A new study in which artificial intelligence outperformed expert virologists in specialized laboratory tasks is raising hopes for faster biomedical breakthroughs and fears about bioweapon risks.
Researchers tested leading AI models against the Virology Capabilities Test, a benchmark designed to assess expert-level knowledge in virology and wet lab protocols. The results suggest that AI models like OpenAI’s GPT-4o surpassed the accuracy of most human virologists.
Testing the virology benchmark against LLMs
“VCT consists of 322 multimodal questions covering fundamental, tacit, and visual knowledge that is essential for practical work in virology laboratories,” from the study.
Scientists with or working on their Ph.D. in virology tested the VCT questions against large language models (LLMs) developed by OpenAI, Google, Anthropic, and DeepSeek. VCT used benchmark questions in four categories: important, difficult, validated, and multimodal.
- Questions under the “important” category tested the subject’s essential knowledge in virology; this is a level of understanding required of a competent lab researcher.
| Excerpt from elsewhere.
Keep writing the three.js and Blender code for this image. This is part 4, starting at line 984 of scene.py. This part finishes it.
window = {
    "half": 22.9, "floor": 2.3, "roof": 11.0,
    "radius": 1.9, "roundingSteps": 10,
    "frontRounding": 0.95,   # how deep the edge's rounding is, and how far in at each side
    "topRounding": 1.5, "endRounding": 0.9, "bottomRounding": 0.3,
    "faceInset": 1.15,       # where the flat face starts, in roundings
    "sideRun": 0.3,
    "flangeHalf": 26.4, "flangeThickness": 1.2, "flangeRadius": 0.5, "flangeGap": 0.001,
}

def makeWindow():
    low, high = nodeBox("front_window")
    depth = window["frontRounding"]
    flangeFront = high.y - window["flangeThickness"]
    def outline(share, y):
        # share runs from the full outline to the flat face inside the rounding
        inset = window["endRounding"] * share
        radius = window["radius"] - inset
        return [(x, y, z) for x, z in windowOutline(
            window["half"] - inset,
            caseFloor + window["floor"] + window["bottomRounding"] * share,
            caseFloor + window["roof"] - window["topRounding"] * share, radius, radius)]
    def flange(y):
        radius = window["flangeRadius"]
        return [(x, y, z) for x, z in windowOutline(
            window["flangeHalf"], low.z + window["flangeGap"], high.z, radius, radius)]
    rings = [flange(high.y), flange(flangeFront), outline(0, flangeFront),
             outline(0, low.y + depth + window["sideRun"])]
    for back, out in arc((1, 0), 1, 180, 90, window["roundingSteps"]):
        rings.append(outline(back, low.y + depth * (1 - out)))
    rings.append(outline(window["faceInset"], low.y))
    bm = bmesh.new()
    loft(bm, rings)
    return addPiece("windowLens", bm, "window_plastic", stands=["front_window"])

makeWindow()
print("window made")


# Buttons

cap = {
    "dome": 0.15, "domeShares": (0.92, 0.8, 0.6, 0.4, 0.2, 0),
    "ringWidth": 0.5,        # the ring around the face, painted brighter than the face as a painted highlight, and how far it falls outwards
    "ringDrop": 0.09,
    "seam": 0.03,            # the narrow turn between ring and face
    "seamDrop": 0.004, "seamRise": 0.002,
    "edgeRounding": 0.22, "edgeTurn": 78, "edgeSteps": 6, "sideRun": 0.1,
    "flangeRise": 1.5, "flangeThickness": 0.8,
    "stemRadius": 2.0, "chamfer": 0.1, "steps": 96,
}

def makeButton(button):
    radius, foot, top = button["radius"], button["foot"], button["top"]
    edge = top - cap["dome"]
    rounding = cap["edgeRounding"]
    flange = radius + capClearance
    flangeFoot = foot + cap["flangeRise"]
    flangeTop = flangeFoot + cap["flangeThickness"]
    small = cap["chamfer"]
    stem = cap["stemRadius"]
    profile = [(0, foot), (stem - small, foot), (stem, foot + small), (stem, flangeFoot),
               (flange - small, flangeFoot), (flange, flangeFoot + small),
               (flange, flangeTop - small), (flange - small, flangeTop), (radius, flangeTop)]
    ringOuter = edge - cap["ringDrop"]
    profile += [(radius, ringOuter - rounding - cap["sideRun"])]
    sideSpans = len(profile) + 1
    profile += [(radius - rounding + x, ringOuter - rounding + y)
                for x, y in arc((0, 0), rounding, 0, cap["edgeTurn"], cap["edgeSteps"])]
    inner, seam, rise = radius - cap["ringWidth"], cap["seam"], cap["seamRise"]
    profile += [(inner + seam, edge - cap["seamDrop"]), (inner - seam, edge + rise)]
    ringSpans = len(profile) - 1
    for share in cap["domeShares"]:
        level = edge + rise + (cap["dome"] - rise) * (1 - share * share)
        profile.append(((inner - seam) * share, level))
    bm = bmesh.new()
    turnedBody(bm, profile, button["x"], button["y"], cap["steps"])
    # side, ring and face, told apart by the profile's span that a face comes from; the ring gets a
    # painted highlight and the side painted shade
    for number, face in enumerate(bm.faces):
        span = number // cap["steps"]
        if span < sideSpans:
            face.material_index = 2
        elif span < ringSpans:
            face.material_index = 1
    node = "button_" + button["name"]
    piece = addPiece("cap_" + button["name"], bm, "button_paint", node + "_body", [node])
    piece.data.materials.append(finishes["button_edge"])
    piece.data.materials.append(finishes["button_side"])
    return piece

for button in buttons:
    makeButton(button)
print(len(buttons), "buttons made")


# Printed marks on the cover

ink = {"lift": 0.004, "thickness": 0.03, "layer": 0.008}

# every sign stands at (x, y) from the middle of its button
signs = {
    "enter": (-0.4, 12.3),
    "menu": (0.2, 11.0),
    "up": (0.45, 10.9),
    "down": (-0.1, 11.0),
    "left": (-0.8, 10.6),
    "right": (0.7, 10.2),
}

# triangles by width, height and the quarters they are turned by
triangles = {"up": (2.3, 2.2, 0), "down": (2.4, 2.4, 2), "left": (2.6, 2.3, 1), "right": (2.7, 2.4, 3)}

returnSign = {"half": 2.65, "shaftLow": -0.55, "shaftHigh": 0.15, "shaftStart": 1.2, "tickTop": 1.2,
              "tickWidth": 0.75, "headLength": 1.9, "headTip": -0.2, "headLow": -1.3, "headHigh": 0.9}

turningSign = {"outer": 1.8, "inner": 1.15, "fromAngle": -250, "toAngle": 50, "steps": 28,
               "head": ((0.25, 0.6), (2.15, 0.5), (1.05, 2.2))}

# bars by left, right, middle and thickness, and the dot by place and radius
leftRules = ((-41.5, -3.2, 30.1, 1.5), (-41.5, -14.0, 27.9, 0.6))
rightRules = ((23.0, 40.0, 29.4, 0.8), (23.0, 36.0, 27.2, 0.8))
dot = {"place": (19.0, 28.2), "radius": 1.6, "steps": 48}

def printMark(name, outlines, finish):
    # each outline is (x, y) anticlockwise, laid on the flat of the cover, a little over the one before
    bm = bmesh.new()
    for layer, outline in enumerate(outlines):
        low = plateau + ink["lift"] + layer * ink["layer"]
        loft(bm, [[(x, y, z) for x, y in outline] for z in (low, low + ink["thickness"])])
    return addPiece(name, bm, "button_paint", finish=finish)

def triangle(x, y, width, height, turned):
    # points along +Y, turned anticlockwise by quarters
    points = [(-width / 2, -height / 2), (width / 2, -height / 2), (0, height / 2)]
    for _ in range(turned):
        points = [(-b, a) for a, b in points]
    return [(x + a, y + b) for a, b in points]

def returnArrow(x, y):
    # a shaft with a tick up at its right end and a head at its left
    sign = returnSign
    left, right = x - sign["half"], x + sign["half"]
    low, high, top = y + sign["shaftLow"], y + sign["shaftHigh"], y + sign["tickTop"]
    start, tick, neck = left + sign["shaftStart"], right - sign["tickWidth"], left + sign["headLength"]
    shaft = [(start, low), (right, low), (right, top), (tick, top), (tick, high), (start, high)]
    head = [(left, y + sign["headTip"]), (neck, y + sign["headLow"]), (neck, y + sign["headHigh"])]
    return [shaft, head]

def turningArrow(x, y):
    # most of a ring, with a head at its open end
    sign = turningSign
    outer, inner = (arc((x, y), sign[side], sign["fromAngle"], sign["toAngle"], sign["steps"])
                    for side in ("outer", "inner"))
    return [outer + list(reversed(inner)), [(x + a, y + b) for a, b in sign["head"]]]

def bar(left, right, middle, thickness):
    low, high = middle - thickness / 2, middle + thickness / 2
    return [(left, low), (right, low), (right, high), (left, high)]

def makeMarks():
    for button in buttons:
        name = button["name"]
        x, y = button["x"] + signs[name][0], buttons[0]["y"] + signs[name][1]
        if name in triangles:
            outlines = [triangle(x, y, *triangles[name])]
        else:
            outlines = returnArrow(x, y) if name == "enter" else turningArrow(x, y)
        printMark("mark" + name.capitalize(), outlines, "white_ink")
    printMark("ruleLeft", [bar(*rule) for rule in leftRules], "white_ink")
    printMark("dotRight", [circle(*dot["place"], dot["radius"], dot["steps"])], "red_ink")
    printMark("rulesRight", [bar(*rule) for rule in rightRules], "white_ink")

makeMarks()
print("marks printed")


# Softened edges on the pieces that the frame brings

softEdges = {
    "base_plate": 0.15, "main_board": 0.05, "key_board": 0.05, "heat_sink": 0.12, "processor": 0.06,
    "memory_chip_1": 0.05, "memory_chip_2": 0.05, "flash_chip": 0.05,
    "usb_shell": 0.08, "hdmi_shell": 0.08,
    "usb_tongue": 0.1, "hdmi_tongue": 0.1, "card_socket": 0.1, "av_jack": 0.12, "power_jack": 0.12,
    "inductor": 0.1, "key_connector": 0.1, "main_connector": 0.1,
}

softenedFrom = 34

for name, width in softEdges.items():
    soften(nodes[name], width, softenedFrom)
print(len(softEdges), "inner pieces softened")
- The second set of questions, “difficult,” required deeper knowledge or domain expertise.
- The “validated” category consisted of questions with answers reviewed and validated by experts.
- The “multimodal” questions included images reflecting real laboratory scenarios.
Researchers conducted the study at the Center for AI Safety, MIT’s Media Lab, Brazil’s university UFABC, and SecureBio.
Findings from the virology benchmark vs. LLMs study
The results showed experts with access to the internet doing VCT scored an average of 22.1% accuracy, but AI models scored higher.
- Open AI’s o3 scored 43.8%, outperforming 94% of expert virologists asked to answer questions specific to their specialized expertise.
- DeepSeek-R1 scored 38.6%.
- Google’s Gemini 2.5 Pro scored 37.6%.
- OpenAI’s o4-mini scored 37% and its earlier version, GPT-4 model, scored 35.4%.
- Anthropic’s (Oct ’24) Claude 3.5 Sonnet scored 33.6%.
Safety concerns based on the survey results
“The VCT’s results underscore the urgent need for thoughtful access controls to balance beneficial research with safety concerns,” the researchers said.
Even riskier would be AI virologist chatbots capable of performing tasks independently. In the wrong hands, AI models could be used to produce biological weapons that could cause massive destruction.
Although AI sped up the process and increased accuracy, scientists warn of its inherent danger. While scientists can use AI to prevent an epidemic or pandemic-level outbreak of infectious diseases, at the hands of non-experts, AI models could be weaponized for creating and producing biological weapons.
“Previously, we found that the models had a lot of theoretical knowledge, but not practical knowledge,” Dan Hendrycks, director of the Center for AI Safety, said in an interview with TIME. “But now, they are getting a concerning amount of practical knowledge.”
“We want to give the people who have a legitimate use for asking how to manipulate deadly viruses — like a researcher at the MIT biology department — the ability to do so… But random people who made an account a second ago don’t get those capabilities,” Hendrycks said.
Responding with a risk management framework
In response to the researchers’ findings, xAI released a risk management framework for its Grok model. xAI outlined safeguards such as training its AI model to decline harmful requests, providing circuit breakers for harmful outputs, and filtering queries related to cybercrimes and weapons of mass destruction.